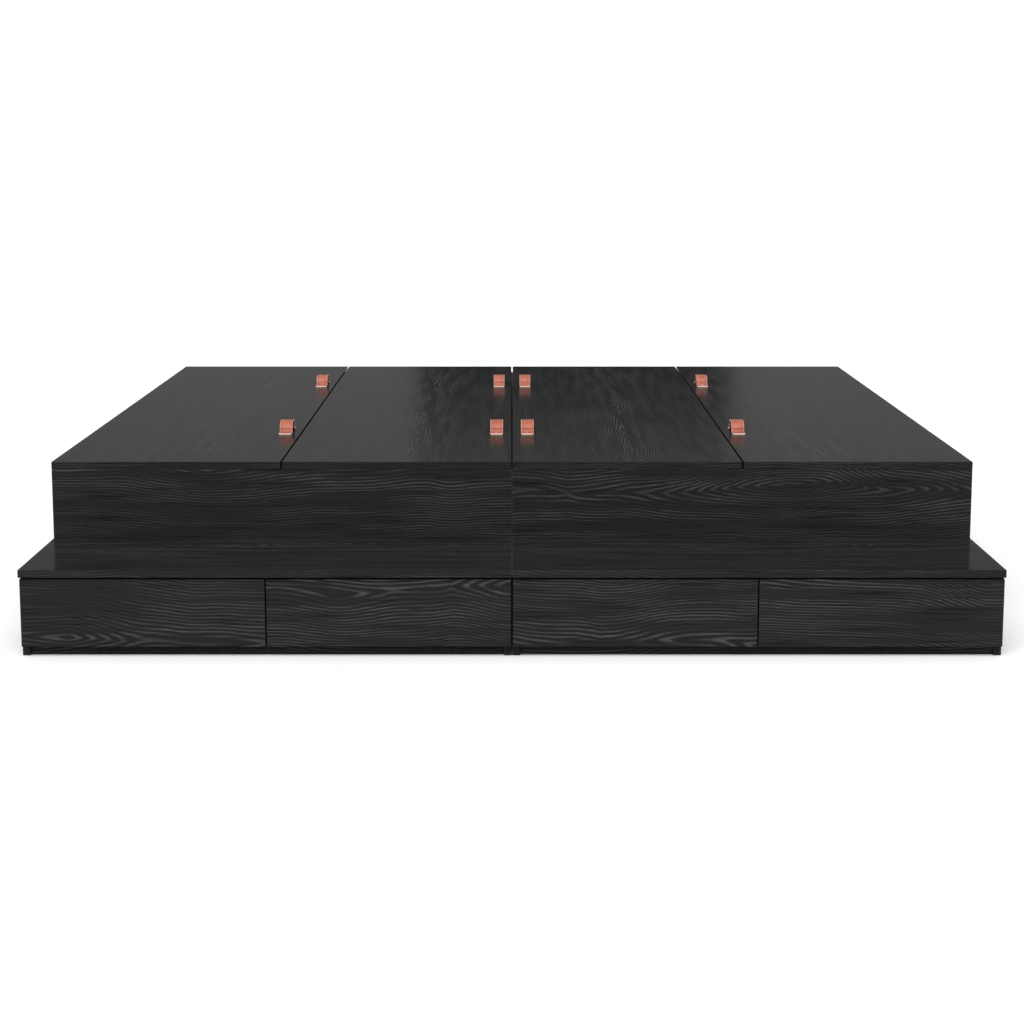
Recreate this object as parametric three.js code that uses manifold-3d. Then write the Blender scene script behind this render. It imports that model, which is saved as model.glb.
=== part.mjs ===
// A platform bed made of two mirrored storage modules that stand side by side.
// Each module is a flat-pack box with two lift-up lids, and a low step in front of it with two drawers.
// Millimetres, +Z up. The origin is on the floor, under the middle of the whole footprint.
// The step faces -Y. A position across the bed is given as a distance u from the middle, times the side's sign.
import * as THREE from "three";
import { mergeVertices } from "three/addons/utils/BufferGeometryUtils.js";
import Module from "manifold-3d";

const wasm = await Module();
wasm.setup();

// Overall sizes
const overallWidth = 2000; // both modules, outer face to outer face
const platformDepth = 2000; // riser face to back face
const platformHeight = 350; // floor to the lids' top
const stepDepth = 360; // step top's front edge to the riser face
const stepHeight = 182; // floor to the step's tread
const moduleSeam = 1; // between the two modules

// Boards
const boardThickness = 16;
const lidThickness = 16;
const floorBoardThickness = 12;
const floorBoardHeight = 20; // floor to the underside of a box's floor board
const jointGap = 0.2; // between boards that are screwed together

// Lids
const lidGap = 4; // between neighbouring lids
const lidRestGap = 0.4; // bumper height, between a lid and the panels under it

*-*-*

• WHAT THE TASK REQUIRES
Go through the material above line by line and copy it exactly.

• WORKED ANSWER
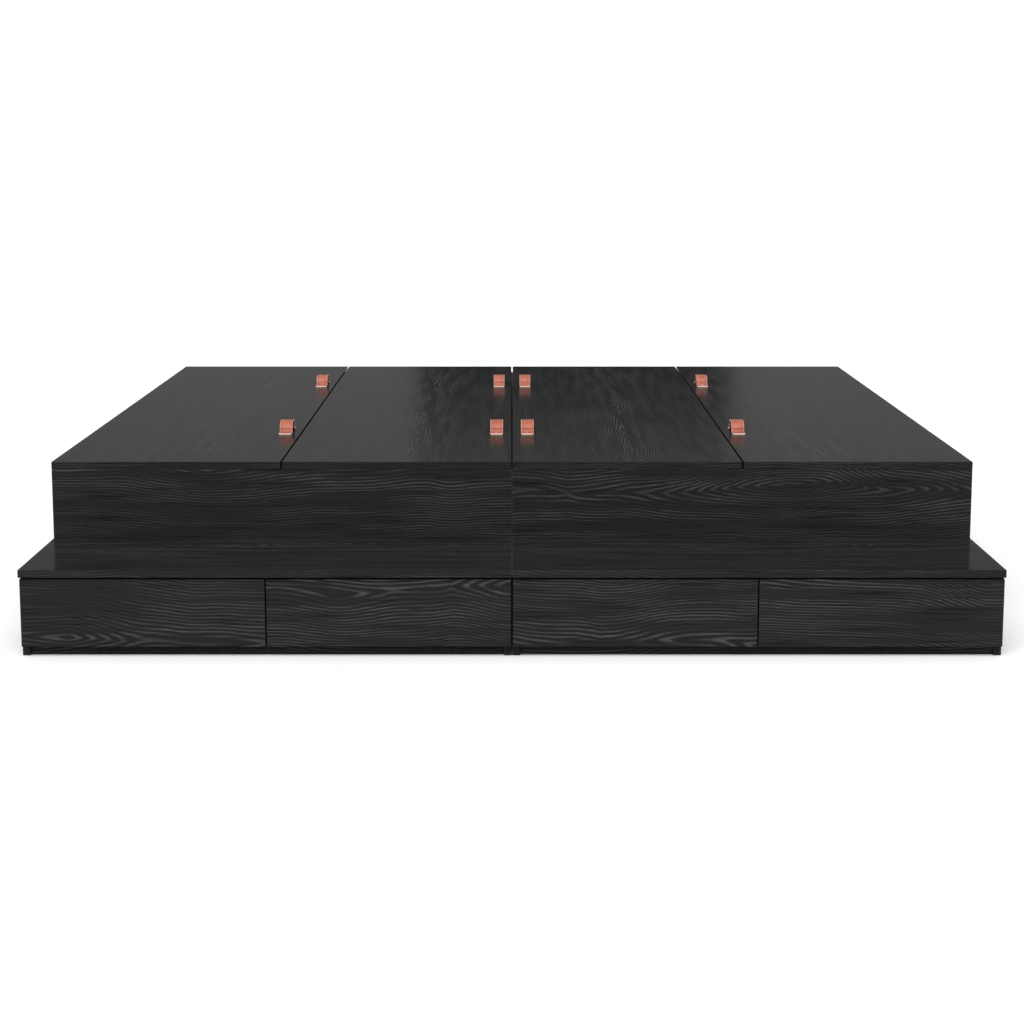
Recreate this object as parametric three.js code that uses manifold-3d. Then write the Blender scene script behind this render. It imports that model, which is saved as model.glb.
=== part.mjs ===
// A platform bed made of two mirrored storage modules that stand side by side.
// Each module is a flat-pack box with two lift-up lids, and a low step in front of it with two drawers.
// Millimetres, +Z up. The origin is on the floor, under the middle of the whole footprint.
// The step faces -Y. A position across the bed is given as a distance u from the middle, times the side's sign.
import * as THREE from "three";
import { mergeVertices } from "three/addons/utils/BufferGeometryUtils.js";
import Module from "manifold-3d";

const wasm = await Module();
wasm.setup();

// Overall sizes
const overallWidth = 2000; // both modules, outer face to outer face
const platformDepth = 2000; // riser face to back face
const platformHeight = 350; // floor to the lids' top
const stepDepth = 360; // step top's front edge to the riser face
const stepHeight = 182; // floor to the step's tread
const moduleSeam = 1; // between the two modules

// Boards
const boardThickness = 16;
const lidThickness = 16;
const floorBoardThickness = 12;
const floorBoardHeight = 20; // floor to the underside of a box's floor board
const jointGap = 0.2; // between boards that are screwed together

// Lids
const lidGap = 4; // between neighbouring lids
const lidRestGap = 0.4; // bumper height, between a lid and the panels under it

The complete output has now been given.